17. Between [19] & [21] the Judge explains why he finds that there are very significant obstacles to integration, and all by reference to the guidance given in SSHD v Kamarra, where Lord Justice Sales wrote at § 14:
The idea of "integration" calls for a broad evaluative judgment to be made as to whether the individual will be enough of an insider in terms of understanding how life in the society in that other country is carried on and a capacity to participate in it, so as to have a reasonable opportunity to be accepted there, to be able to operate on a day-to-day basis in that society and to build up within a reasonable time a variety of human relationships to give substance to the individual's private or family life.
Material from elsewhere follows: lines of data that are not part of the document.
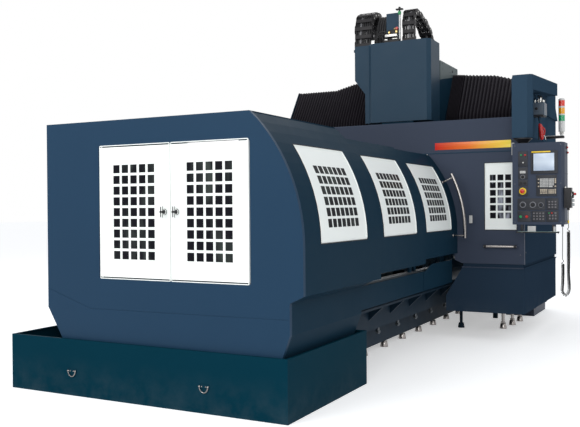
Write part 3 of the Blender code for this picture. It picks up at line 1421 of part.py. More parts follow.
def handwheel():
    """The portable hand wheel on the pendant's right side, with its dial and knobs, and its curly cord."""
    side = PENDANT_RIGHT + SEAT
    middle = handwheel_line()
    half, deep = WHEEL_WIDTH / 2, WHEEL_DEPTH
    low = (side, middle - half, WHEEL_LOW)
    body = block("handwheel", low, (side + deep, middle + half, WHEEL_LOW + WHEEL_HEIGHT), BLACK)
    for z, radius, reach in WHEEL_KNOBS:
        centre = (side + deep, middle, WHEEL_LOW + z)
        join(body, turned("wheel_knob", [(radius, -0.004), (radius, reach)], centre, RED, 14, "x"))
    cord_x = side + deep / 2
    neck = [(GLAND_RADIUS, 0.004), (GLAND_RADIUS, -GLAND_DROP)]
    join(body, turned("gland", neck, (cord_x, middle, WHEEL_LOW), BLACK, 12))
    return cord_x, middle


def tube(name, points):
    """A plain round cord along a smooth route."""
    curve = bpy.data.curves.new(name, "CURVE")
    curve.dimensions = "3D"
    curve.bevel_depth = CORD_DIAMETER / 2
    curve.bevel_resolution = 2
    curve.use_fill_caps = True
    route = smooth([Vector(p) for p in points], CORD_STEP)
    spline = curve.splines.new("POLY")
    spline.points.add(len(route) - 1)
    for point, spot in zip(spline.points, route):
        point.co = (*spot, 1)
    curve.materials.append(BLACK)
    made = bpy.data.objects.new(name, curve)
    bpy.context.scene.collection.objects.link(made)


def handwheel_cord(x, y):
    """The cord leaves the hand wheel, runs down through its curls, turns in a loop and comes back up."""
    top = WHEEL_LOW - GLAND_DROP
    back_x = PENDANT_RIGHT - GLAND_INSET
    back_top = PENDANT_TOP - PENDANT_HEIGHT - GLAND_DROP - SEAT
    tube("handwheel_cord_top", [(x, y, top - SEAT), (x, y, (top + CURL_HIGH) / 2), (x, y, CURL_HIGH + SEAT)])
    curl = [(CURL_RADIUS, CURL_LOW), (CURL_RADIUS, CURL_HIGH)]
    turned("handwheel_cord_curl", curl, (x, y, 0), BLACK, 14)
    low = CORD_LOW + CORD_DIAMETER / 2
    route = [
        (x, y, CURL_LOW - SEAT),
        (x, y, CURL_LOW - 0.060),
        (x - 0.004, y, 0.740),
        (x + 0.004, y, 0.620),
        (x - 0.002, y, low + 0.030),
        ((x + back_x) / 2 - 0.004, y, low),
        (back_x - 0.006, y, low + 0.036),
        (back_x - 0.002, y, 0.660),
        (back_x + 0.004, y, 0.800),
        (back_x - 0.004, y, 0.950),
        (back_x, y, back_top - 0.060),
        (back_x, y, back_top),
    ]
    tube("handwheel_cord_tail", route)


def rear_guard():
    """The plain rear guard behind the bridge, open at the top, on four legs."""
    start, end = COLUMN_BACK + SEAT, BED_BACK + REAR_REACH
    left, right = -GUARD_LEFT, GUARD_RIGHT - 0.010
    guard = block("rear_guard", (left, start, REAR_LOW), (right, end, REAR_TOP), DEEP_BLUE)
    inner_low = (left + SHEET, start - SHEET, REAR_LOW - SHEET)
    cut(guard, block("rear_hollow", inner_low, (right - SHEET, end - SHEET, REAR_TOP + SHEET), DEEP_BLUE))
    leg = 0.050
    for x in (left + 0.004, right - leg - 0.004):
        for y in (start + leg, end - 2 * leg - 0.010):
            join(guard, block("leg", (x, y, 0), (x + leg, y + leg, REAR_LOW + 0.150), DEEP_BLUE))


def electrical_cabinet():
    """A closed steel cabinet on a plinth beside the rear guard."""
    left, front = GUARD_RIGHT - 0.010 + SEAT, CABINET_FRONT
    right, back = left + CABINET_WIDTH, front + CABINET_DEPTH
    low, high = (left, front, PLINTH_HEIGHT), (right, back, CABINET_TOP)
    cabinet = block("electrical_cabinet", low, high, CABIN_BLUE)
    toe = 0.020
    low, high = (left + toe, front + toe, 0), (right - toe, back - toe, PLINTH_HEIGHT + 0.010)
    join(cabinet, block("plinth", low, high, BLACK))


def main():
    clear_scene()
    coolant_tank()
    front_wall()
    roof()
    left_wall()
    right_skirt()
    side_guards()
    guard_track()
    front_door("front_left_door", -1)
    front_door("front_right_door", 1)
    bed()
    table()
    start = TABLE_CENTRE - TABLE_LENGTH / 2
    way_cover("front_way_cover", BED_FRONT + 0.020, start - SEAT)
    way_cover("rear_way_cover", BED_BACK - 0.020, start + TABLE_LENGTH + SEAT)
    chip_troughs()
    columns()
    crossbeam()
    left, right = HEAD_CENTRE - HEAD_HALF - SADDLE_REACH, HEAD_CENTRE + HEAD_HALF
    bellows("left_bellows", -BELLOWS_END, left - SEAT)
    bellows("right_bellows", right + SEAT, BELLOWS_END)
    carriage()
    foot, end = (LEFT_CHAIN[0][0], WING_TOP + SEAT), (LEFT_CHAIN[-1][0], REST_TOP + SEAT)
    knots = [foot, *LEFT_CHAIN[1:-1], end]
    cable_chain("left_cable_chain", CHAIN_LEFT + 0.005, LEFT_CHAIN_WIDTH, knots)
    foot, end = (RIGHT_CHAIN[0][0], HEAD_TOP + SEAT), (RIGHT_CHAIN[-1][0], HOUSING_TOP + SEAT)
    knots = [foot, *RIGHT_CHAIN[1:-1], end]
    cable_chain("right_cable_chain", RIGHT_CHAIN_LEFT, RIGHT_CHAIN_WIDTH, knots)
    cabin()
    pendant_arm()
    upper_side()
    signal_tower()
    pendant()
    handwheel_cord(*handwheel())
    rear_guard()
    electrical_cabinet()


main()
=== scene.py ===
import math

import bmesh
import bpy
import numpy as np
from mathutils import Matrix, Vector


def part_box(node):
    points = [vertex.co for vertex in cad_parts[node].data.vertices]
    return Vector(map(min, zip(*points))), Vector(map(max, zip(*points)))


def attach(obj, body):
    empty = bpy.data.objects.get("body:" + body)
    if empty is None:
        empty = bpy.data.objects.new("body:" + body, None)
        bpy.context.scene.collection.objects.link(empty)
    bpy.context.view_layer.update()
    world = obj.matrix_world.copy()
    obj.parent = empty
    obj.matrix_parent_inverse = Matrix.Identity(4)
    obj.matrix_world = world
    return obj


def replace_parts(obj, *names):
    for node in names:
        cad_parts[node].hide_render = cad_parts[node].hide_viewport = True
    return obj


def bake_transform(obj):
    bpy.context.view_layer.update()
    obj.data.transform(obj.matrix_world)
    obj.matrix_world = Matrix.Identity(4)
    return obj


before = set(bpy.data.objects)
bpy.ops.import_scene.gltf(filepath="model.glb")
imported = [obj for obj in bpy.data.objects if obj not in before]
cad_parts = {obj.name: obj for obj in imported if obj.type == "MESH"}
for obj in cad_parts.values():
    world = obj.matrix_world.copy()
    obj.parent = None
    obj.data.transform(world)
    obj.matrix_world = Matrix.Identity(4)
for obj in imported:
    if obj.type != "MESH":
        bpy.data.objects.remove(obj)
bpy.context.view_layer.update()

# Bridge milling machine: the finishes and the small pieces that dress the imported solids.
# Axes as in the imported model: x to the right along the front, y to the back, z up from the floor, metres.
# Every shape is worked out as whole arrays: a profile carried along a path, or a function of two parameters.

# Camera and stage

CAMERA_PLACE = (3.305, -5.100, 1.400)
CAMERA_YAW, CAMERA_PITCH, CAMERA_ROLL = 27.8038, -0.4933, -0.4222
SENSOR, FOCAL, PHOTO_WIDTH = 36, 787.312, 580
FLOOR_HALF, FLOOR_DEPTH, FLOOR_GLOW = 60.0, -0.001, 0.42
FILL_LIGHT = 0.60


def place_camera():
    """The photo's own viewpoint: 1.4 m up, in front and to the right, turned 27.8 degrees to the left."""
    yaw, pitch, roll = map(math.radians, (CAMERA_YAW, CAMERA_PITCH, CAMERA_ROLL))
    right = Vector((math.cos(yaw), math.sin(yaw), 0))
    level = Vector((-math.sin(yaw), math.cos(yaw), 0))
    ahead = level * math.cos(pitch) + Vector((0, 0, 1)) * math.sin(pitch)
    up = -level * math.sin(pitch) + Vector((0, 0, 1)) * math.cos(pitch)
    side = right * math.cos(roll) + up * math.sin(roll)
    top = -right * math.sin(roll) + up * math.cos(roll)
    data = bpy.data.cameras.new("photo camera")
    data.sensor_width = SENSOR
    data.lens = FOCAL / PHOTO_WIDTH * SENSOR
    data.clip_end = 200
    camera = bpy.data.objects.new("photo camera", data)
    bpy.context.scene.collection.objects.link(camera)
    turn = Matrix((side, top, -ahead)).transposed().to_4x4()
    camera.matrix_world = Matrix.Translation(CAMERA_PLACE) @ turn
    bpy.context.scene.camera = camera


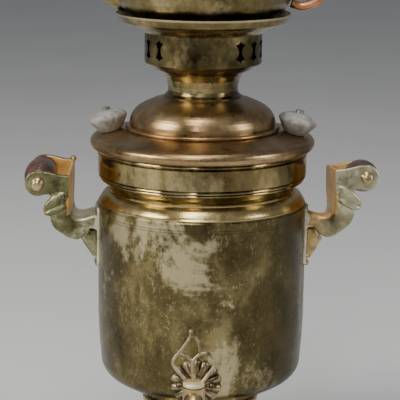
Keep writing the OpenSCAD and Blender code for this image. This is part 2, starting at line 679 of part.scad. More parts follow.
// ---- Tap ----
ROSETTE_RIVET_R = 3.2;
rosette_rivet_up = 4.9;          // height of the rivet heads' foot over the body
rosette_rivet_x = rosette_r * 0.62;
module rosette() {
    face = body_r + 1;
    petal_r = rosette_r * sin(180 / petal_n) * 0.82;
    tip = rosette_r - petal_r;
    color("#8a7f4c") difference() {
        translate([0, 0, tap_z]) facing_front() union() {
            translate([0, 0, body_r - 16]) cylinder(r = rosette_r - 3, h = 17.6);
            translate([0, 0, face + 0.6]) cylinder(r1 = 15, r2 = 12.5, h = 3);
            for (i = [0 : petal_n - 1]) rotate((i + 0.5) * 360 / petal_n) translate([0, 0, face - 1]) {
                translate([8, 0, 0]) rotate([0, 90, 0]) cylinder(r1 = 2, r2 = petal_r, h = tip - 8);
                translate([tip, 0, 0]) sphere(petal_r, $fn = 48);
                translate([tip, 0, -14]) cylinder(r = petal_r, h = 14);
            }
        }
        body_space();
        tap_hole(SHANK_FOOT_R);
        rosette_rivet_holes();
    }
}
SHANK_FOOT_R = 10;
STUB_R = 7.4;
module rosette_rivet_holes() {
    for (x = SIDES) translate([x * rosette_rivet_x, 0, tap_z]) facing_front()
        cylinder(r = 1.5, h = body_r + 20);
}
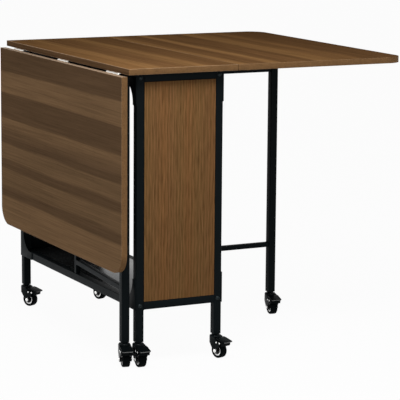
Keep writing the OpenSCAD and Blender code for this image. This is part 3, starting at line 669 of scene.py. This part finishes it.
gloss_paint, gloss = finish_named("gloss black enamel")
ripple = gloss.add("TexNoise", {}, {"Vector": gloss.add("TexCoord", out="Object"), "Scale": 260.0,
                                    "Detail": 2.0})
gloss.add("OutputMaterial", {}, {"Surface": gloss.add("BsdfPrincipled", {}, {
    "Base Color": ripple.between((0.0022, 0.0036, 0.0042), (0.0042, 0.0060, 0.0068)),
    "Roughness": 0.22 + 0.10 * ripple,
    "Specular IOR Level": 0.05,
    "Normal": gloss.add("Bump", {}, {"Strength": 0.06, "Distance": 0.0002, "Height": ripple})})})

# A grey finish on the pedal's front lip: a painted highlight along its rounded edge.
highlit_lip, lip_highlight = finish_named("pedal edge, painted highlight")
lip_mottle = lip_highlight.add("TexNoise", {}, {"Vector": lip_highlight.add("TexCoord", out="Object"), "Scale": 700.0,
                                   "Detail": 3.0})
lip_highlight.add("OutputMaterial", {}, {"Surface": lip_highlight.add("BsdfPrincipled", {}, {
    "Base Color": lip_mottle.between((0.050, 0.052, 0.052), (0.140, 0.142, 0.138)),
    "Roughness": 0.38 + 0.15 * lip_mottle})})

lip_depth, lip_height = 0.0012, 0.043
for caster in ("near_left", "near_right", "far_left", "far_right", "left_gate", "right_gate"):
    stem = caster + "_caster_"
    coat(eased(stem + "fork", caster + "_caster", radius=0.0004), gloss_paint)
    coat(eased(stem + "pins", caster + "_caster", radius=0.0003), bright_head)
    hub = coat(eased(stem + "hub", caster + "_wheel", radius=0.0004), white_nylon)
    low, high = (Vector(corner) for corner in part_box(stem + "hub"))
    centre = (low + high) / 2
    axle = Vector(next(joint["axis"] for joint in frame["joints"]
                       if joint["name"] == caster + "_wheel_spin"))
    ahead = axle.cross((0, 0, 1))
    chart = hub.data.uv_layers.new(name="wheel plane")
    for loop in hub.data.loops:
        spoke = (hub.data.vertices[loop.vertex_index].co - centre) / chart_width
        chart.data[loop.index].uv = (0.5 + spoke.dot(ahead), 0.5 + spoke.z)
    coat(eased(stem + "tyre", caster + "_wheel"), black_rubber)
    pedal = coat(eased(stem + "brake", caster + "_brake", radius=0.0006),
                 black_plastic, highlit_lip)
    ahead.normalize()
    tip = max(face.center.dot(ahead) for face in pedal.data.polygons)
    # The upper faces at the pedal's tip take the painted highlight.
    for face in pedal.data.polygons:
        if face.center.dot(ahead) > tip - lip_depth and face.center.z > lip_height:
            face.material_index = 1
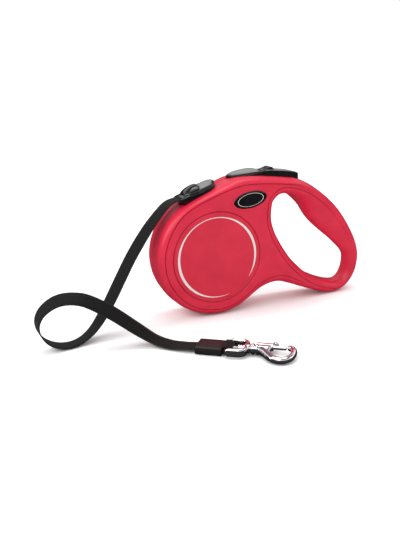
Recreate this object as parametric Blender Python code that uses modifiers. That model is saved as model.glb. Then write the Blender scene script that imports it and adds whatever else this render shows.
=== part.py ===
"""Retractable dog leash: a moulded casing with a hand grip, a spring reel of flat tape, a brake button and
a snap hook. The model is in metres, +Z up; the casing stands on the plane z = 0 with its box centred on the
origin. Lengths below are in millimetres, and MM turns them into metres."""

import math

import bmesh
import bpy
import numpy as np
from mathutils import Matrix, Vector

MM = 0.001
GAP = 0.3  # kept between pieces that touch

# Casing
DRUM_R = 43.5  # outside radius of the round reel housing
DRUM = Vector((-39.2, 0.0, DRUM_R))  # its axis, which runs along Y
HALF = 15.6  # half of the housing's thickness
GRIP_HALF = 8.5  # half of the grip's thickness at its far end
TAPER = (50.0, 112.0)  # the thickness falls between these two X, measured from the drum's axis
WALL = 2.2
RIM_FLAT = 0.5  # share of the half thickness over which the side wall is nearly flat

# Reel
TAPE_W, TAPE_T = 12.0, 0.7
ROLL_R, HUB_R, HUB_WALL = 37.6, 18.8, 1.4
FLANGE_R, FLANGE_T = 39.2, 1.2
FLANGE_Y = 6.9  # inner face of each flange
RATCHET_TEETH, RATCHET_R, RATCHET_DEPTH, RATCHET_T = 24, 39.4, 2.8, 1.7
AXLE_R = 3.0

# Brake
BUTTON_PIVOT = (19.0, 47.2)
BUTTON_HALF_W = 7.2
PAWL_PIVOT = (35.5, 39.0)
PAWL_TIP = (13.8, 38.2)
PAWL_Y = -9.8

# Trim
DISC_R = 32.5
BADGE = (26.0, 38.6, 12.4, 5.6, math.radians(8))  # centre x, z, half length, half height, tilt

# Hook, along its own axis, which lies on the ground and turns away from the casing
LINE_START = (-36.0, -65.5)  # where the tape enters the sleeve, from the drum's axis
LINE_TURN = math.radians(-36.9)
LINE_Z = 3.9  # height of the hook's axis
SLEEVE = (18.0, 14.6, 5.4)

# The rows go once round the hand opening: outline x, z | rim inset | edge of the opening x, z | swell,
# which is how far the wall of the opening stands into it at the middle plane.
HANDLE_ROWS = (
    (36.5, -28.8, 6.5, 56.5, -10.8, 3.0),
    (48.0, -26.8, 7.0, 62.5, -17.3, 3.0),
    (58.5, -29.8, 6.0, 70.0, -24.3, 3.0),
    (70.0, -34.6, 4.6, 79.0, -30.2, 3.2),
    (82.0, -39.4, 3.8, 88.0, -34.9, 3.4),
    (92.0, -42.6, 3.4, 97.0, -38.0, 3.6),
    (100.0, -43.5, 3.4, 104.0, -38.8, 3.9),
    (108.5, -41.4, 3.5, 109.6, -36.4, 4.1),
    (115.0, -36.0, 3.7, 113.6, -31.4, 4.3),
    (119.6, -28.0, 3.9, 115.9, -24.6, 4.5),
    (121.6, -17.5, 4.1, 116.4, -16.6, 4.9),
    (120.4, -8.5, 4.4, 114.8, -9.2, 6.8),
    (117.0, 0.5, 4.7, 111.4, -1.6, 9.3),
    (111.3, 10.9, 4.8, 106.2, 7.8, 12.3),
    (103.5, 22.0, 5.0, 99.0, 16.8, 14.0),
    (95.0, 30.8, 5.2, 91.3, 24.0, 14.0),
    (86.0, 38.2, 5.4, 83.3, 30.2, 12.0),
    (76.5, 44.6, 5.4, 75.3, 35.2, 7.5),
    (66.0, 49.4, 5.2, 67.6, 38.9, 3.8),
    (55.0, 51.4, 5.2, 60.5, 41.4, 3.1),
    (42.0, 53.2, 5.4, 53.5, 42.6, 3.0),
    (30.0, 54.3, 5.6, 48.5, 41.6, 3.0),
    (18.5, 53.7, 5.4, 44.6, 38.6, 3.0),
    (8.0, 50.2, 4.4, 42.3, 35.6, 3.0),
    (-3.0, 45.8, 3.6, 41.7, 33.6, 3.0),
)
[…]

18. At [21] the Judge says
The appellant would, at best, have a limited knowledge of how life is conducted in Algeria, but the evidence before me demonstrates that really he would have no capacity to participate in it, nor would he be able to build up within a reasonable time the variety of human relationships envisaged.
19. In the light of that finding (at [21]) it is not surprising that the Judge concludes that there are very significant obstacles to integration. Having made that finding, the only decision that the Judge could competently make was to allow the appeal on article 8 ECHR grounds. (TZ (Pakistan) and PG (India) v The Secretary of State for the Home Department [2018] EWCA Civ 1109 ).
20. A fair reading of the decision demonstrates that the Judge applied the correct test in law. The Judge carried out a holistic assessment of all of the evidence. There is nothing unfair in the procedure adopted nor in the manner in which the evidence was considered. There is nothing wrong with the Judge’s fact-finding exercise. The appellant might not like the conclusion that the Judge arrived at, but that conclusion is the result of the correctly applied legal test. The correct test in law has been applied. The decision does not contain a material error of law.
21. The decision does not contain a material error of law. The Judge’s decision stands.


DECISION
22. The appeal is dismissed. The decision of the First-tier Tribunal, promulgated on 05 April 2023, stands.